Essa simplicidade pode ser expressa pelo educador Pedro Poveda, que fez de sua vida uma obra de fé no humanismo e na educação popular: "Dê-me uma vocação e eu lhe darei uma escola, um método, uma pedagogia". Essa é a provocadora reflexão que Poveda lançou aos professores de sua época e lança, ainda hoje, a todos aqueles que se envolvem numa epopéia educativa.

 

Para esse grande educador, mesmo carecendo de métodos adequados, de salas de aula confortáveis ou recursos didáticos necessários, o processo pedagógico não chega a estar comprometido se existir o fundamental: a vontade de ensinar e o gosto pela atividade docente. Afinal, dizia ele, os grandes pedagogos nunca precisaram mais do que discípulos.

 

Mas e quanto ao professor e ao processo ensino-aprendizagem, o que se pode dizer?

 

Cláudio de Moura e Castro, em julho de 1999, num artigo da Revista Veja, dizia que "a essência do aprendizado tem que ver com o professor, aquele que administra, que testemunha, enriquece e dá vida a uma série de processos que levam o aluno a aprender". Já para Bernardo Toro, pensador colombiano, ao falar de modernidade, ao professor deve-se pedir hoje a "mágica de orientar o aluno em duas óticas ou direções: disciplina e curiosidade".

 

Na nossa maneira de ver a educação para atender a essas duas exigências, o professor deve, entre outras coisas, saber mostrar ao aluno a beleza e o poder de pensar. Essa é também a maneira de ver a educação hoje, neste contexto de um mundo globalizado e portanto materialista e hedonista, do grande pensador espanhol Julián Marías quando diz que o homem de hoje é um indivíduo coisificado porque não sabe mais pensar.

 

Mas e o que seria o pensar neste final de século?

 

A melhor resposta para isso pode ser encontrada num livro muito mais encantador do que O Mundo de Sofia.
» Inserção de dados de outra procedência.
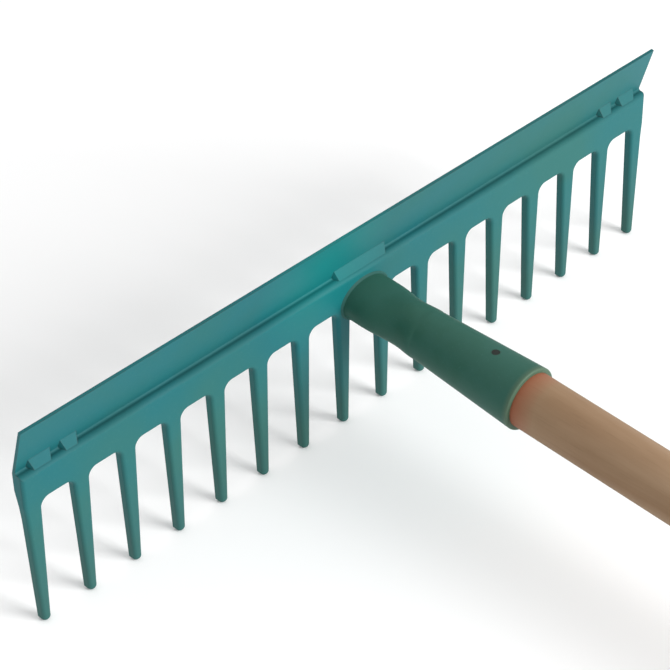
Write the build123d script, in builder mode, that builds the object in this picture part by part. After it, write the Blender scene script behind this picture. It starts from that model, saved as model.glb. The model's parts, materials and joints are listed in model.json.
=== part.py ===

El Café de Los Filósofos Muertos, de autoria de Nora K. e Vittorio Hösle (orig. alemão: há tradução para o castelhano): "Pensar é aprender a ser livre, responsável e honrado. Pensar é esforço e inconformismo, para com o mundo e também para consigo mesmo. Pensar é duvidar e criticar, não de forma altiva ou presunçosamente, mas pelo desejo do bem comum. Pensar é ter o tempo de poder fazê-lo. Pensar não é repetir ou reproduzir. Pensar é ativar o que de nobre há no ser humano, porque pensar também é sentir e intuir. A frase de Descartes não é de todo certa: não se trata de penso, logo existo, senão penso, logo vivo. Viver é encontrar seu próprio caminho e evitar permanentemente a tentação do fácil. O fácil é não pensar".

 

Outro aspecto não menos importante está no dizer do educador francês Georges Snyders em ensinar com alegria e que se deve levar alegria à sala de aula, sobretudo para a parcela da população de menores recursos ("A alegria deve ser prioridade para aqueles que sofrem mais fora da escola").

 

Em relação à necessidade de se levar alegria à escola, o pensamento de Paulo Freire complementa o de Georges Snyders: "o tempo que levamos dizendo que para haver alegria na escola é preciso primeiro mudar radicalmente o mundo é o tempo que perdemos para começar a inventar e a viver a alegria. Além do mais, lutar pela alegria na escola é uma forma de lutar pela mudança do mundo".